> **Stated problem**: What follows is a listing; give it again exactly, in its entirety.
Start Data extract
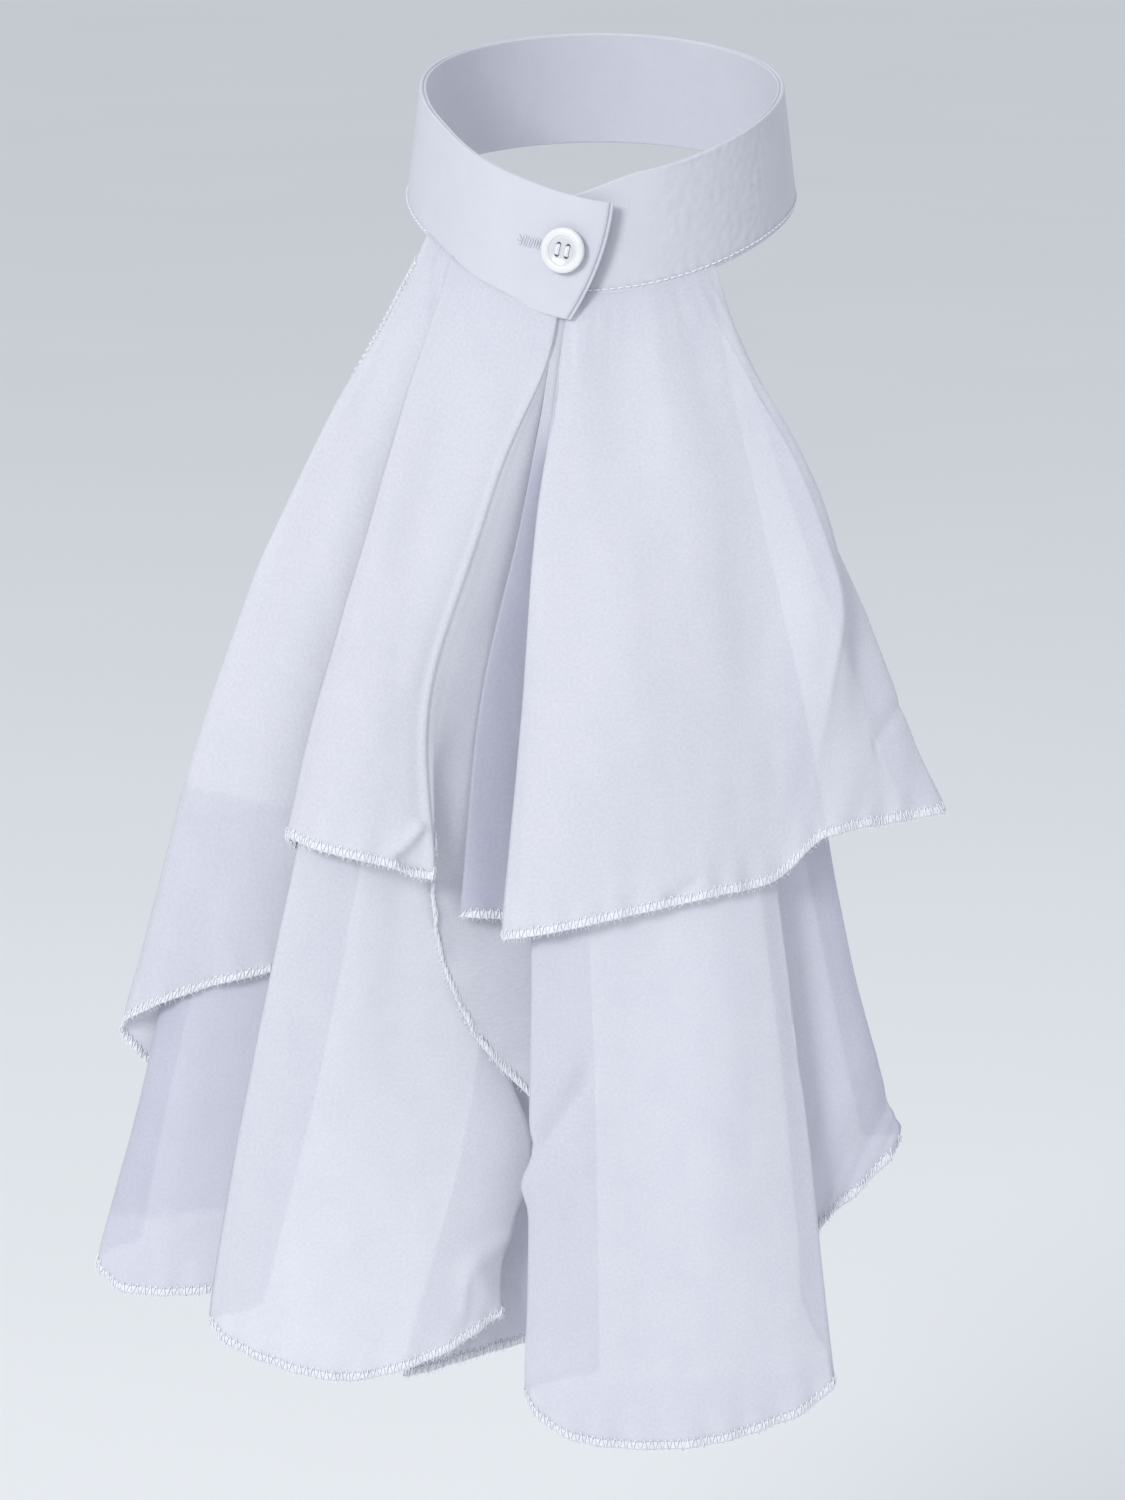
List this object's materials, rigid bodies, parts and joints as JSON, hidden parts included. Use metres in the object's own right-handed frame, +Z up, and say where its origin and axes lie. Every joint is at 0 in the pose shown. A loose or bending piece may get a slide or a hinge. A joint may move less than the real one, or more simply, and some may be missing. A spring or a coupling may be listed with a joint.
{
  "type": "jabot",
  "caption": "Stand-up neckband closed by a button, with two gathered tiers of chiffon that fall in pleated halves over the chest.",
  "frame": {"origin": "the middle of the neck opening, on the neck's axis, between the band's top and bottom edges at the sides", "axes": "+Z up the neck, -Y the front where the ruffles hang, +X to the wearer's left"},
  "size_m": [0.2849, 0.1973, 0.4509],
  "materials": {
    "band_cloth": "smooth white double cloth, matt",
    "button": "polished white resin with a raised rim",
    "thread": "white sewing thread",
    "chiffon": "sheer white chiffon with an overlocked hem"
  },
  "bodies": {
    "root": {"neck_band": "band_cloth", "button": "button", "button_thread": "thread", "upper_ruffle_left": "chiffon", "upper_ruffle_right": "chiffon", "lower_ruffle_left": "chiffon", "lower_ruffle_right": "chiffon"}
  },
  "joints": []
}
End Data extract
> **Worked solution**:
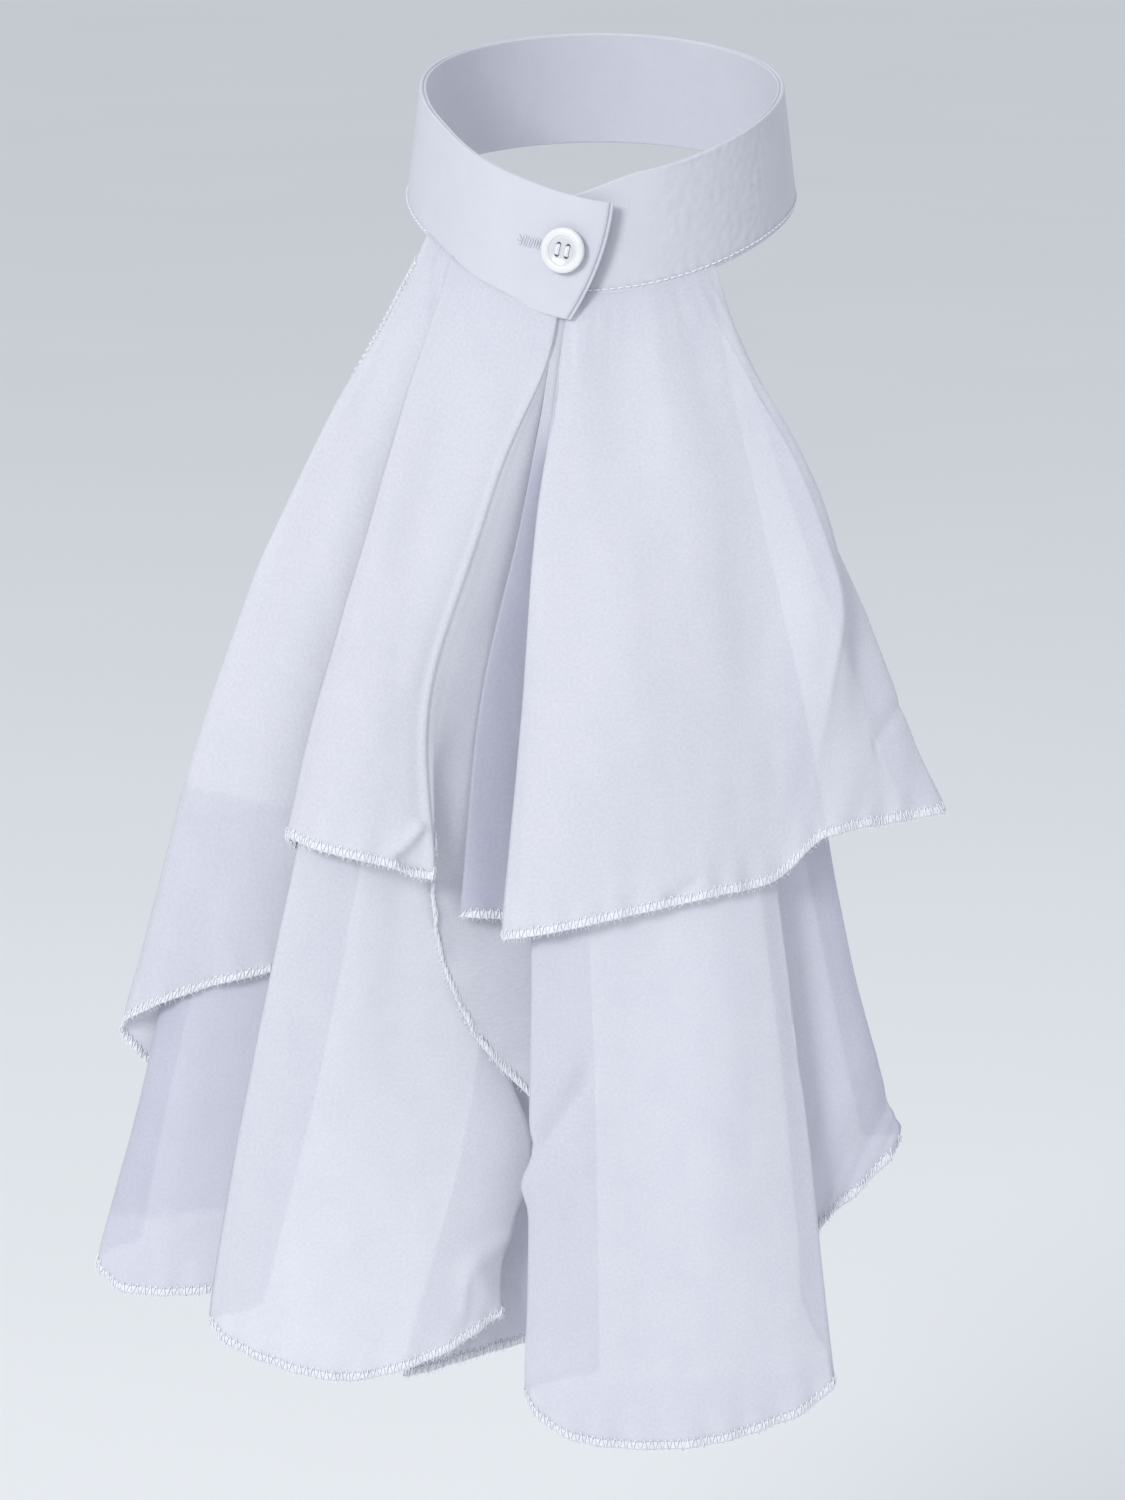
List this object's materials, rigid bodies, parts and joints as JSON, hidden parts included. Use metres in the object's own right-handed frame, +Z up, and say where its origin and axes lie. Every joint is at 0 in the pose shown. A loose or bending piece may get a slide or a hinge. A joint may move less than the real one, or more simply, and some may be missing. A spring or a coupling may be listed with a joint.
{
  "type": "jabot",
  "caption": "Stand-up neckband closed by a button, with two gathered tiers of chiffon that fall in pleated halves over the chest.",
  "frame": {"origin": "the middle of the neck opening, on the neck's axis, between the band's top and bottom edges at the sides", "axes": "+Z up the neck, -Y the front where the ruffles hang, +X to the wearer's left"},
  "size_m": [0.2849, 0.1973, 0.4509],
  "materials": {
    "band_cloth": "smooth white double cloth, matt",
    "button": "polished white resin with a raised rim",
    "thread": "white sewing thread",
    "chiffon": "sheer white chiffon with an overlocked hem"
  },
  "bodies": {
    "root": {"neck_band": "band_cloth", "button": "button", "button_thread": "thread", "upper_ruffle_left": "chiffon", "upper_ruffle_right": "chiffon", "lower_ruffle_left": "chiffon", "lower_ruffle_right": "chiffon"}
  },
  "joints": []
}